(3D code data)
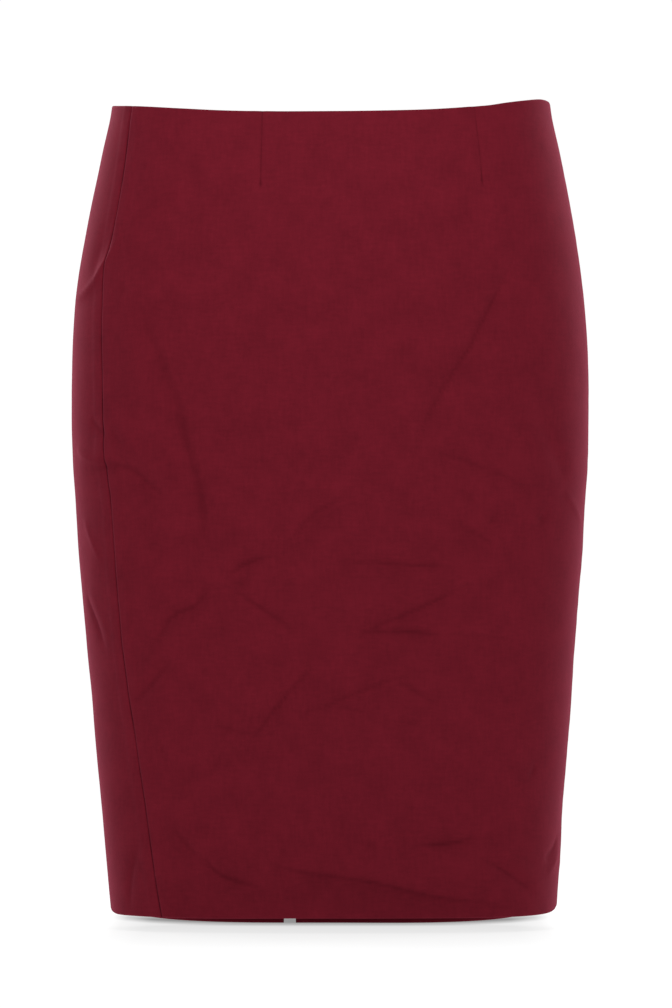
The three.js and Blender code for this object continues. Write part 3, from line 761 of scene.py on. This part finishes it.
def shell_faces(count):
    """Faces of a panel with this many columns: outer face with its rims, inner face, and edges."""
    rows, inner_rows, inner_count = ROW_COUNT + 2 * RIM_ROWS, len(INNER_ROWS), (count + 1) // 2

    def at(j, i):
        return j * count + i

    def inside(j, i):
        return rows * count + j * inner_count + i

    faces = []
    for j in range(rows - 1):
        for i in range(count - 1):
            faces.append((at(j, i), at(j + 1, i), at(j + 1, i + 1), at(j, i + 1)))
    for j in range(inner_rows - 1):
        for i in range(inner_count - 1):
            faces.append((inside(j, i), inside(j, i + 1), inside(j + 1, i + 1), inside(j + 1, i)))
    for i in range(inner_count - 1):
        top, low = ([at(j, 2 * i + k) for k in range(3)] for j in (0, rows - 1))
        faces.append((*top, inside(0, i + 1), inside(0, i)))
        faces.append((*reversed(low), inside(inner_rows - 1, i), inside(inner_rows - 1, i + 1)))
    for edge, inner_edge, way in ((0, 0, -1), (count - 1, inner_count - 1, 1)):
        loops = []
        for j in range(inner_rows - 1):
            outside = [at(RIM_ROWS + k, edge) for k in range(INNER_ROWS[j], INNER_ROWS[j + 1] + 1)]
            loops.append(outside + [inside(j + 1, inner_edge), inside(j, inner_edge)])
        loops.append([at(j, edge) for j in range(RIM_ROWS + 1)] + [inside(0, inner_edge)])
        low_ring = [at(j, edge) for j in range(rows - RIM_ROWS - 1, rows)]
        loops.append(low_ring + [inside(inner_rows - 1, inner_edge)])
        faces += [tuple(loop[::way]) for loop in loops]
    return faces


def cloth_uv(angles, drops):
    return np.stack([round_from_front(angles, drops), -drops], -1).reshape(-1, 2) * MM


def panel(name, guides, shares):
    """A closed shell: outer face, rounded rims at waist and hem, and a plainer inner face."""
    columns = panel_columns(guides, shares)
    if len(columns) % 2 == 0:
        raise ValueError(f"{name} needs an odd number of columns")
    angles, drops = panel_grid(columns)
    outer = cloth_point(angles, drops, np.zeros(drops.shape))
    inner_angles, inner_drops = angles[INNER_ROWS][:, ::2], drops[INNER_ROWS][:, ::2]
    thick = thick_at(inner_angles, inner_drops) + flap_at(inner_angles, inner_drops)
    inner = cloth_point(inner_angles, inner_drops, -thick)
    waist_rim = rim(angles[0], drops[0], top_of(angles[0]), TURN_IN_THICK, -1)
    hem_rim = rim(angles[-1], drops[-1], hem_of(angles[-1]), HEM_THICK, 1)
    points = np.concatenate([*reversed(waist_rim), *outer, *hem_rim, inner.reshape(-1, 3)])
    # The rims take the coordinates and the painted shade of the rows that they start from
    with_rims = ((RIM_ROWS, RIM_ROWS), (0, 0))
    angles, drops = np.pad(angles, with_rims, "edge"), np.pad(drops, with_rims, "edge")
    uvs = np.concatenate([cloth_uv(angles, drops), cloth_uv(inner_angles, inner_drops)])
    shade = np.concatenate([shade_at(angles, drops).ravel(), np.zeros(inner_drops.size)])
    return new_object(name, points, shell_faces(len(columns)), uvs=uvs, shade=shade)


def front_panel():
    left, left_in = seam_guides(LEFT_SEAM, 1)
    right, right_in = seam_guides(RIGHT_SEAM, -1)
    guides = [left, left_in, *dart_guides(DARTS[0]), *dart_guides(DARTS[1]), right_in, right]
    dart = even(DART_COLUMNS)
    shares = [EDGE_IN, stretch(112, 1), dart, stretch(140), dart, stretch(146, -1), EDGE_OUT]
    return panel("front", guides, shares)


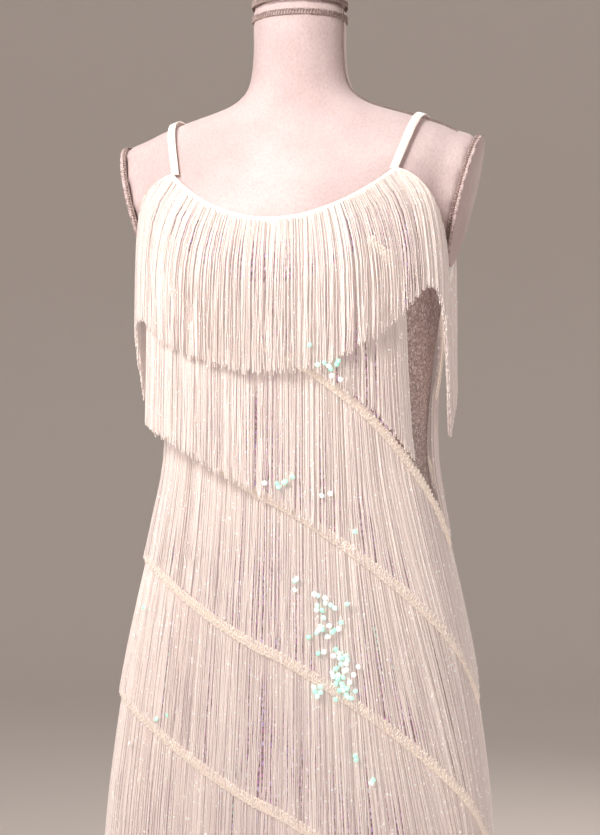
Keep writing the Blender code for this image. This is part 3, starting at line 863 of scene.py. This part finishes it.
def guide(name, points, outward, edges=()):
    """Points with their outward directions, loose or joined by edges, for a tree to set things on."""
    mesh = bpy.data.meshes.new(name)
    mesh.from_pydata(points.tolist(), edges, [])
    layer = mesh.attributes.new("out", "FLOAT_VECTOR", "POINT")
    layer.data.foreach_set("vector", outward.astype(np.float32).ravel())
    return add_object(name, mesh)


def guide_line(name, points, outward):
    """Open guide through points in order."""
    return guide(name, points, outward, [(i, i + 1) for i in range(len(points) - 1)])


def guide_ring(name, points, outward):
    """Closed guide through points in order."""
    count = len(points)
    return guide(name, points, outward, [(i, (i + 1) % count) for i in range(count)])


def add_sequins(side, tree, material):
    """Rows of sequins sewn over a panel, set half a pitch off from row to row."""
    places = []
    outs = []
    row = 0
    z = HEM_Z + 0.004
    highest = max(top_edge(0 if side == "front" else 180), STRAP_POINT_Z)
    while z < highest:
        half_turn = np.linspace(-1, 1, 400)
        angle = np.array([panel_angle(side, a) for a in half_turn])
        ring = section_points(DRESS_SECTIONS, angle, np.full(angle.shape, z))
        along = np.concatenate([[0], np.cumsum(np.linalg.norm(np.diff(ring, axis=0), axis=1))])
        first = SEQUIN_PITCH * (0.5 if row % 2 else 1.0)
        at = np.arange(first, along[-1] - SEQUIN_PITCH / 2, SEQUIN_PITCH)
        across = np.interp(at, along, half_turn)
        for place in across:
            turn = panel_angle(side, place)
            if abs(place) < SEQUIN_REACH and z < top_edge(turn) - 0.004:
                places.append(turn)
                outs.append(z)
        row += 1
        z += SEQUIN_PITCH * math.sqrt(3) / 2
    angle = np.array(places)
    z = np.array(outs)
    points = section_points(DRESS_SECTIONS, angle, z)
    outward = section_normals(DRESS_SECTIONS, angle, z)
    points = folded(points + outward * (SHELL_WALL + SEQUIN_LIFT), angle, z)
    cloud = guide("sequin_points", points, outward)
    piece = grow("sequins_" + side, cloud, tree, {
        "Radius": SEQUIN_RADIUS, "Tilt": 0.22, "Sides": 6, "Seed": 5 if side == "front" else 6,
        "Material": material,
    })
    return finish_piece(piece, "sequin_cloth")


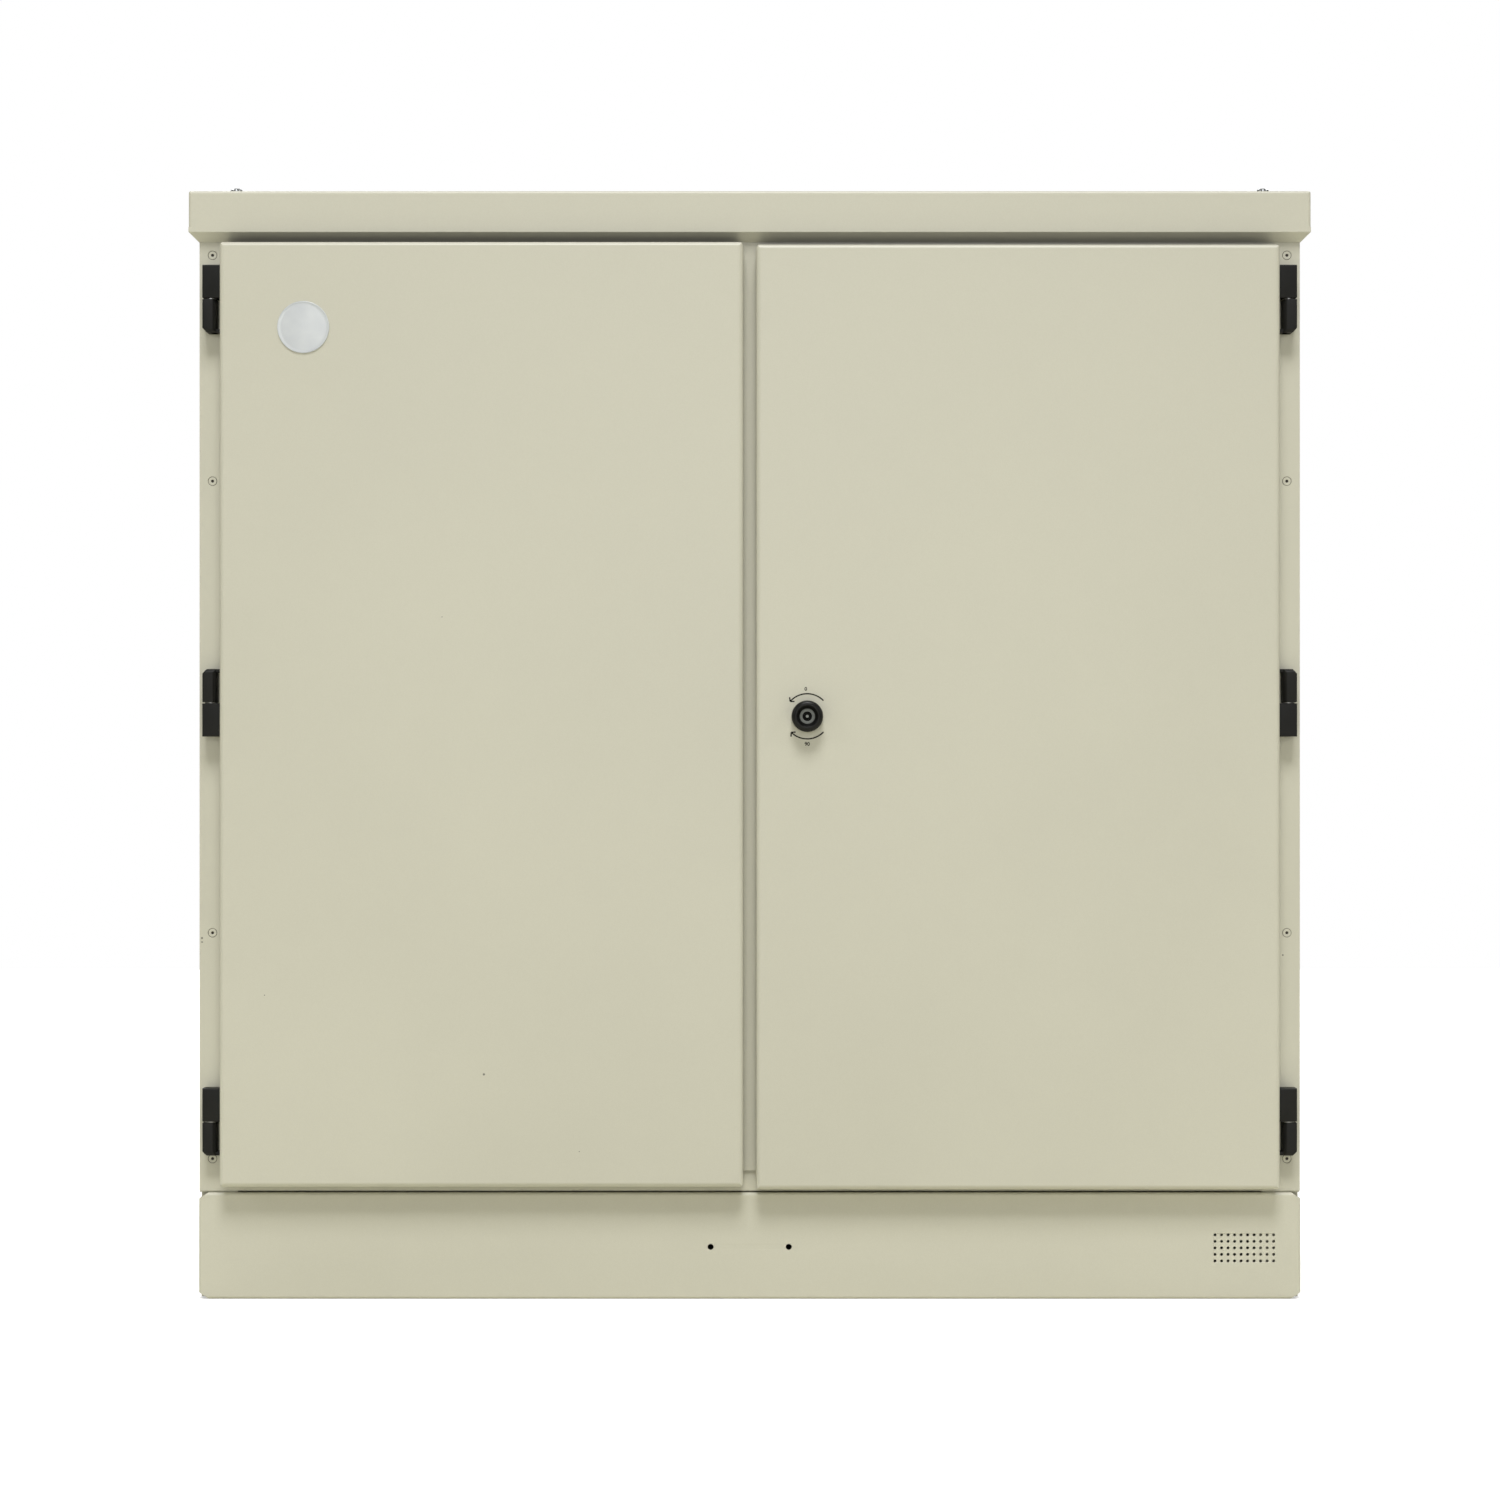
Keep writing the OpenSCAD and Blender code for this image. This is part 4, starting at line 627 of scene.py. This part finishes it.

**Work to be completed:** Extract every line above exactly as it stands.

**The output:**
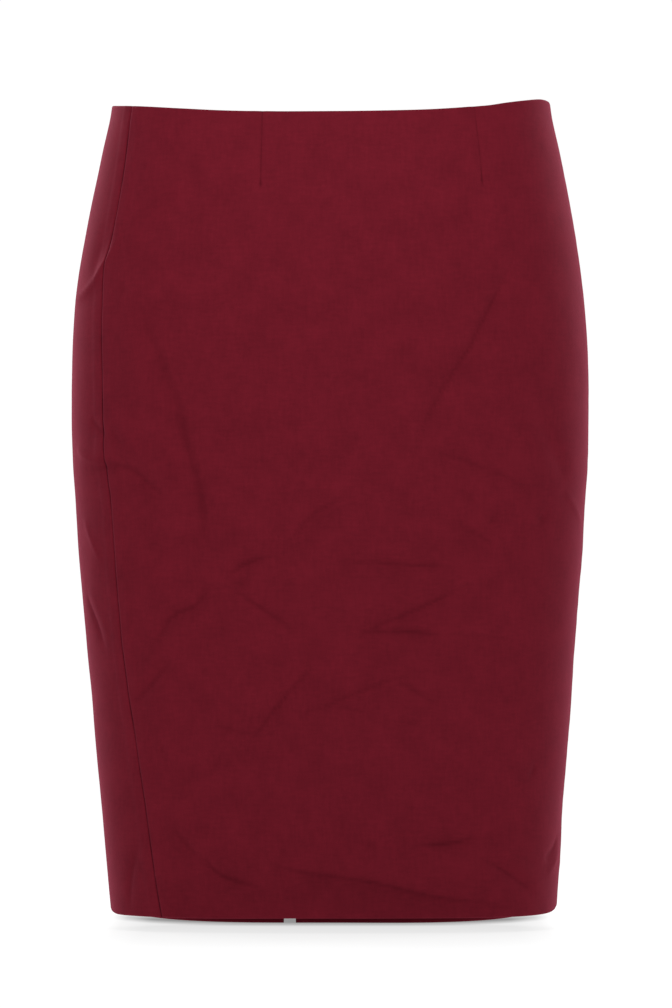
The three.js and Blender code for this object continues. Write part 3, from line 761 of scene.py on. This part finishes it.
def shell_faces(count):
    """Faces of a panel with this many columns: outer face with its rims, inner face, and edges."""
    rows, inner_rows, inner_count = ROW_COUNT + 2 * RIM_ROWS, len(INNER_ROWS), (count + 1) // 2

    def at(j, i):
        return j * count + i

    def inside(j, i):
        return rows * count + j * inner_count + i

    faces = []
    for j in range(rows - 1):
        for i in range(count - 1):
            faces.append((at(j, i), at(j + 1, i), at(j + 1, i + 1), at(j, i + 1)))
    for j in range(inner_rows - 1):
        for i in range(inner_count - 1):
            faces.append((inside(j, i), inside(j, i + 1), inside(j + 1, i + 1), inside(j + 1, i)))
    for i in range(inner_count - 1):
        top, low = ([at(j, 2 * i + k) for k in range(3)] for j in (0, rows - 1))
        faces.append((*top, inside(0, i + 1), inside(0, i)))
        faces.append((*reversed(low), inside(inner_rows - 1, i), inside(inner_rows - 1, i + 1)))
    for edge, inner_edge, way in ((0, 0, -1), (count - 1, inner_count - 1, 1)):
        loops = []
        for j in range(inner_rows - 1):
            outside = [at(RIM_ROWS + k, edge) for k in range(INNER_ROWS[j], INNER_ROWS[j + 1] + 1)]
            loops.append(outside + [inside(j + 1, inner_edge), inside(j, inner_edge)])
        loops.append([at(j, edge) for j in range(RIM_ROWS + 1)] + [inside(0, inner_edge)])
        low_ring = [at(j, edge) for j in range(rows - RIM_ROWS - 1, rows)]
        loops.append(low_ring + [inside(inner_rows - 1, inner_edge)])
        faces += [tuple(loop[::way]) for loop in loops]
    return faces


def cloth_uv(angles, drops):
    return np.stack([round_from_front(angles, drops), -drops], -1).reshape(-1, 2) * MM


def panel(name, guides, shares):
    """A closed shell: outer face, rounded rims at waist and hem, and a plainer inner face."""
    columns = panel_columns(guides, shares)
    if len(columns) % 2 == 0:
        raise ValueError(f"{name} needs an odd number of columns")
    angles, drops = panel_grid(columns)
    outer = cloth_point(angles, drops, np.zeros(drops.shape))
    inner_angles, inner_drops = angles[INNER_ROWS][:, ::2], drops[INNER_ROWS][:, ::2]
    thick = thick_at(inner_angles, inner_drops) + flap_at(inner_angles, inner_drops)
    inner = cloth_point(inner_angles, inner_drops, -thick)
    waist_rim = rim(angles[0], drops[0], top_of(angles[0]), TURN_IN_THICK, -1)
    hem_rim = rim(angles[-1], drops[-1], hem_of(angles[-1]), HEM_THICK, 1)
    points = np.concatenate([*reversed(waist_rim), *outer, *hem_rim, inner.reshape(-1, 3)])
    # The rims take the coordinates and the painted shade of the rows that they start from
    with_rims = ((RIM_ROWS, RIM_ROWS), (0, 0))
    angles, drops = np.pad(angles, with_rims, "edge"), np.pad(drops, with_rims, "edge")
    uvs = np.concatenate([cloth_uv(angles, drops), cloth_uv(inner_angles, inner_drops)])
    shade = np.concatenate([shade_at(angles, drops).ravel(), np.zeros(inner_drops.size)])
    return new_object(name, points, shell_faces(len(columns)), uvs=uvs, shade=shade)


def front_panel():
    left, left_in = seam_guides(LEFT_SEAM, 1)
    right, right_in = seam_guides(RIGHT_SEAM, -1)
    guides = [left, left_in, *dart_guides(DARTS[0]), *dart_guides(DARTS[1]), right_in, right]
    dart = even(DART_COLUMNS)
    shares = [EDGE_IN, stretch(112, 1), dart, stretch(140), dart, stretch(146, -1), EDGE_OUT]
    return panel("front", guides, shares)


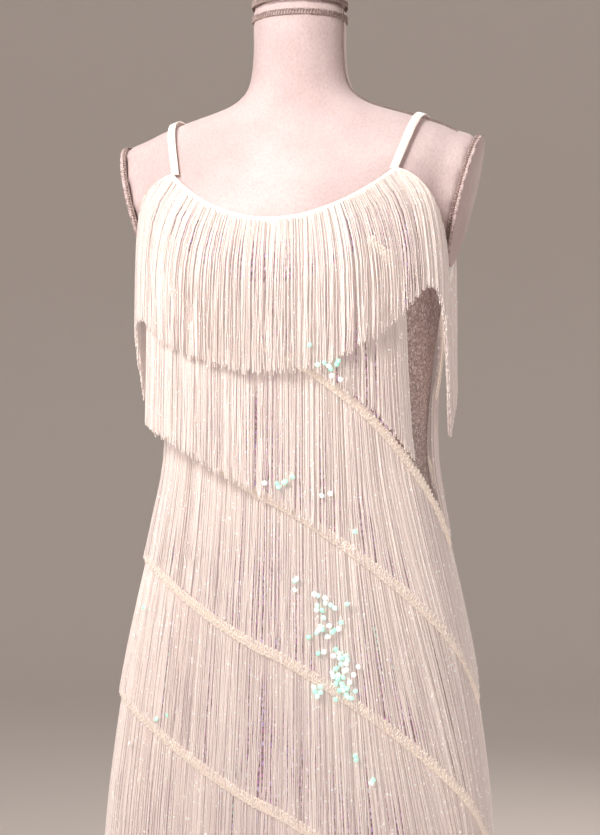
Keep writing the Blender code for this image. This is part 3, starting at line 863 of scene.py. This part finishes it.
def guide(name, points, outward, edges=()):
    """Points with their outward directions, loose or joined by edges, for a tree to set things on."""
    mesh = bpy.data.meshes.new(name)
    mesh.from_pydata(points.tolist(), edges, [])
    layer = mesh.attributes.new("out", "FLOAT_VECTOR", "POINT")
    layer.data.foreach_set("vector", outward.astype(np.float32).ravel())
    return add_object(name, mesh)


def guide_line(name, points, outward):
    """Open guide through points in order."""
    return guide(name, points, outward, [(i, i + 1) for i in range(len(points) - 1)])


def guide_ring(name, points, outward):
    """Closed guide through points in order."""
    count = len(points)
    return guide(name, points, outward, [(i, (i + 1) % count) for i in range(count)])


def add_sequins(side, tree, material):
    """Rows of sequins sewn over a panel, set half a pitch off from row to row."""
    places = []
    outs = []
    row = 0
    z = HEM_Z + 0.004
    highest = max(top_edge(0 if side == "front" else 180), STRAP_POINT_Z)
    while z < highest:
        half_turn = np.linspace(-1, 1, 400)
        angle = np.array([panel_angle(side, a) for a in half_turn])
        ring = section_points(DRESS_SECTIONS, angle, np.full(angle.shape, z))
        along = np.concatenate([[0], np.cumsum(np.linalg.norm(np.diff(ring, axis=0), axis=1))])
        first = SEQUIN_PITCH * (0.5 if row % 2 else 1.0)
        at = np.arange(first, along[-1] - SEQUIN_PITCH / 2, SEQUIN_PITCH)
        across = np.interp(at, along, half_turn)
        for place in across:
            turn = panel_angle(side, place)
            if abs(place) < SEQUIN_REACH and z < top_edge(turn) - 0.004:
                places.append(turn)
                outs.append(z)
        row += 1
        z += SEQUIN_PITCH * math.sqrt(3) / 2
    angle = np.array(places)
    z = np.array(outs)
    points = section_points(DRESS_SECTIONS, angle, z)
    outward = section_normals(DRESS_SECTIONS, angle, z)
    points = folded(points + outward * (SHELL_WALL + SEQUIN_LIFT), angle, z)
    cloud = guide("sequin_points", points, outward)
    piece = grow("sequins_" + side, cloud, tree, {
        "Radius": SEQUIN_RADIUS, "Tilt": 0.22, "Sides": 6, "Seed": 5 if side == "front" else 6,
        "Material": material,
    })
    return finish_piece(piece, "sequin_cloth")


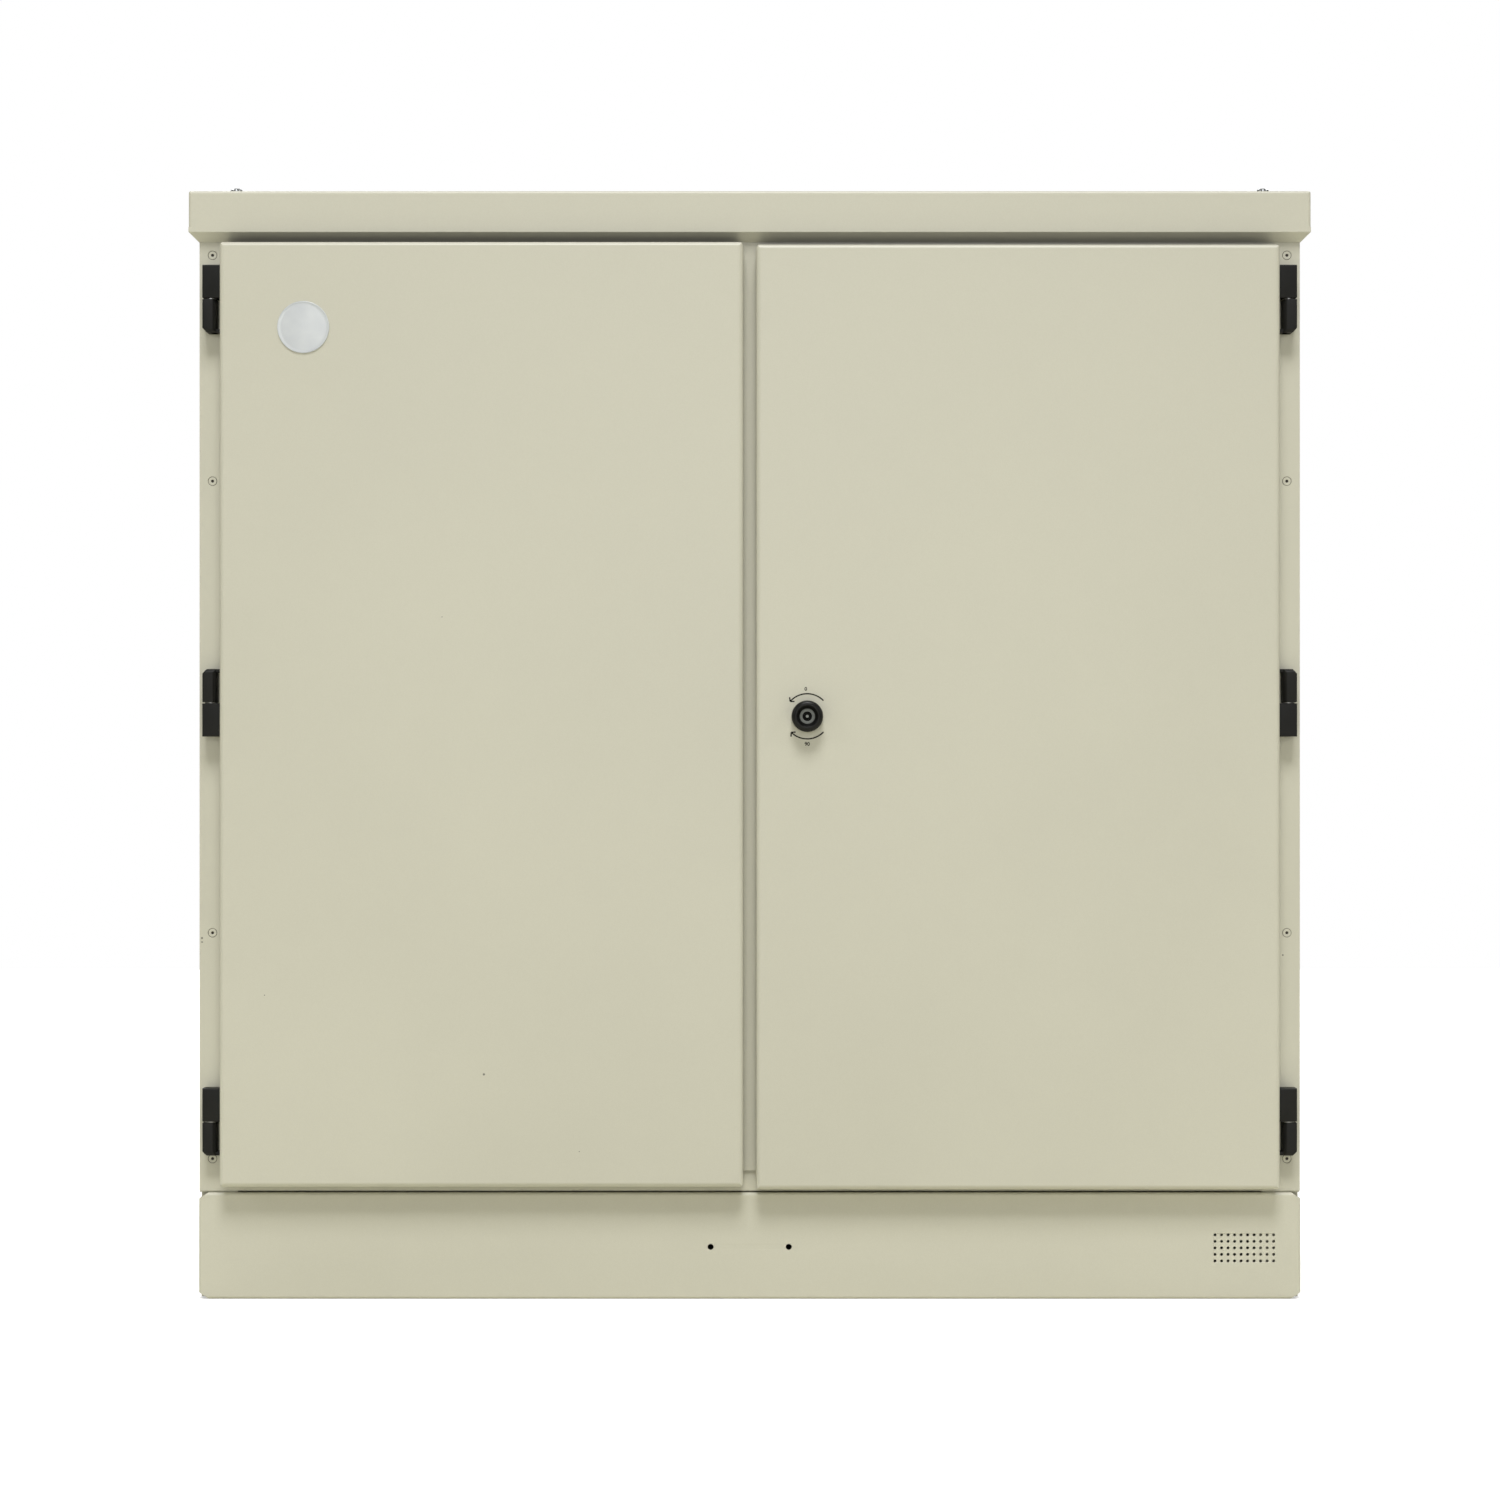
Keep writing the OpenSCAD and Blender code for this image. This is part 4, starting at line 627 of scene.py. This part finishes it.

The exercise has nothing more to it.